Chrissy sits down with actor and writer Andrew McCarthy to talk about the quiet crisis so many men are living inside: friendship drift, isolation, and the shame that keeps them from reaching out. After his son told him, “Dad, you don’t really have any friends,” Andrew drove nearly 10,000 miles across America to reconnect with old friends—and ask strangers a question men almost never talk about: How are you doing with friendship? In this episode, Andrew shares what he learned on the road about why men end up alone, how to restart the friendships that went silent, and how partners can support men without becoming their entire social world.

Key Takeaways

  1. A kid’s mirror doesn’t lie: Andrew’s wake-up call wasn’t just “I’m lonely”—it was realizing he wasn’t modeling friendship for his son.

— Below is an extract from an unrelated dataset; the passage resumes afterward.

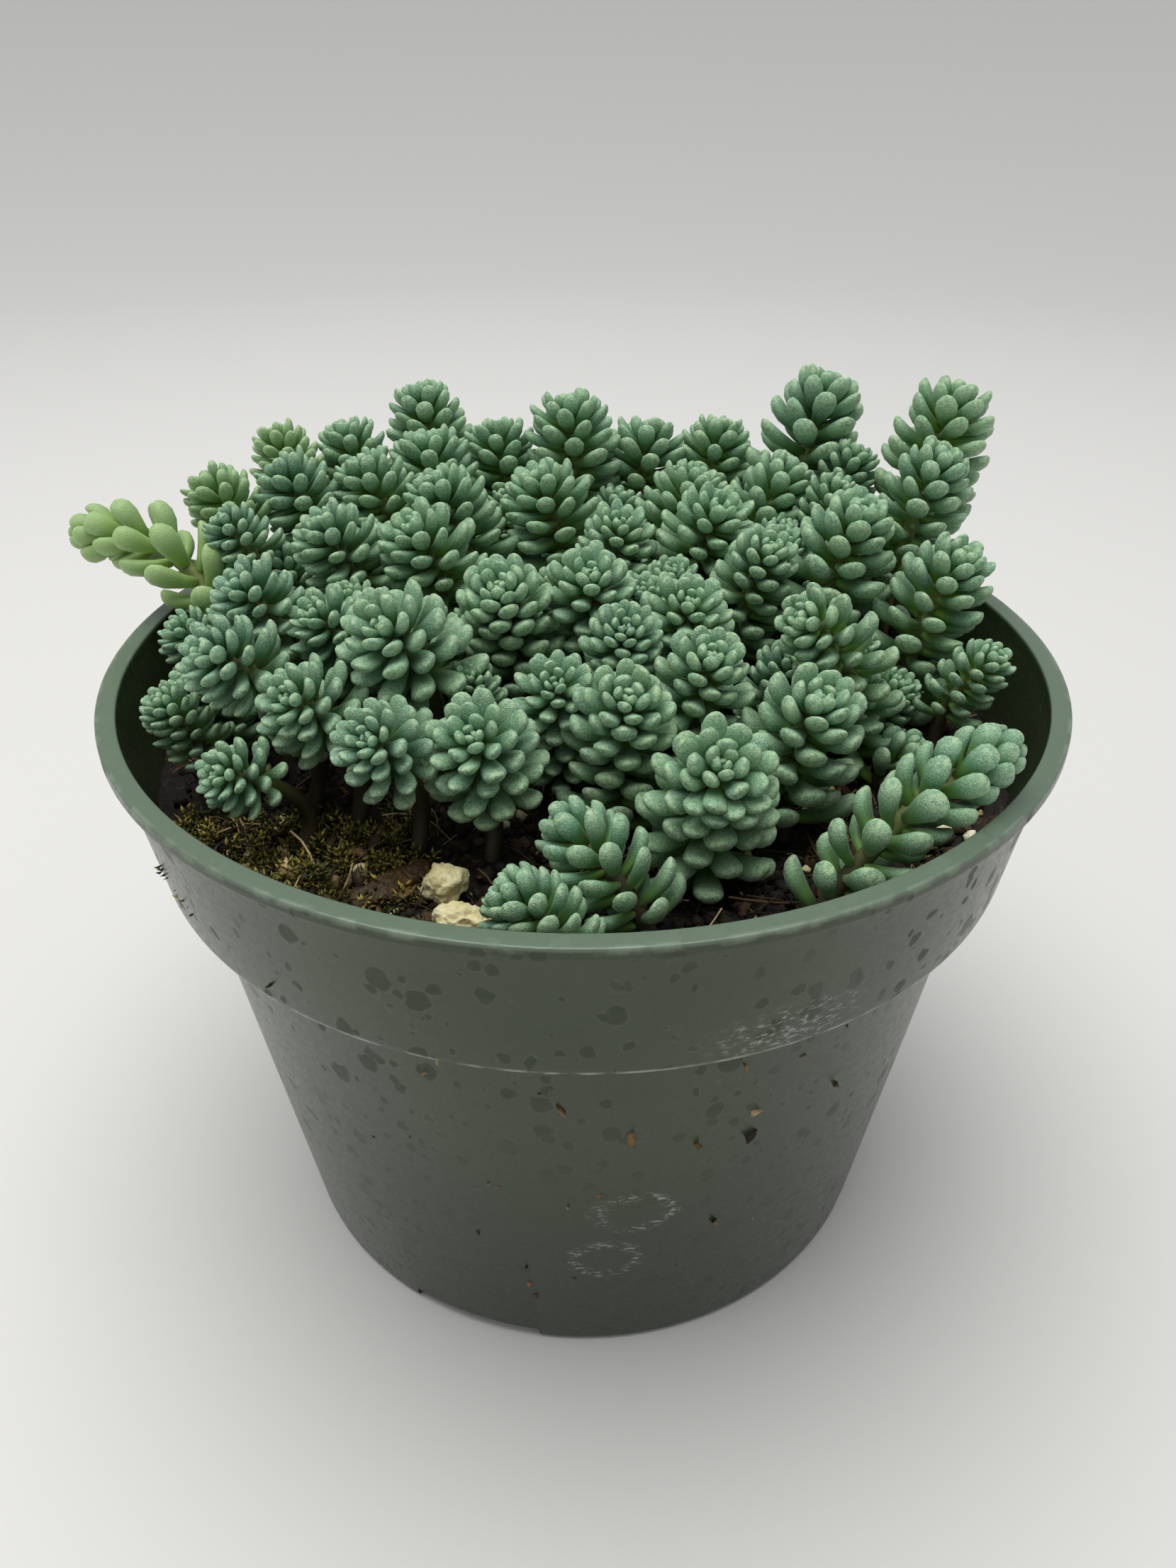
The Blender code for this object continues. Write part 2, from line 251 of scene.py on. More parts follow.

  2. Men often treat friends as “background apps”: “I don’t see them, but I know they’re there” feels true—until it isn’t.
  3. The friendship skill gap is real: many men have never once talked about their friendship, even with lifelong best friends.
  4. Shame is the engine of isolation: the fear of being “not enough” makes men withdraw, go quiet, and disappear instead of reaching out.
  5. Providing becomes a prison: the pressure to be the protector/provider can make men feel unsafe admitting they need help—so they go it alone.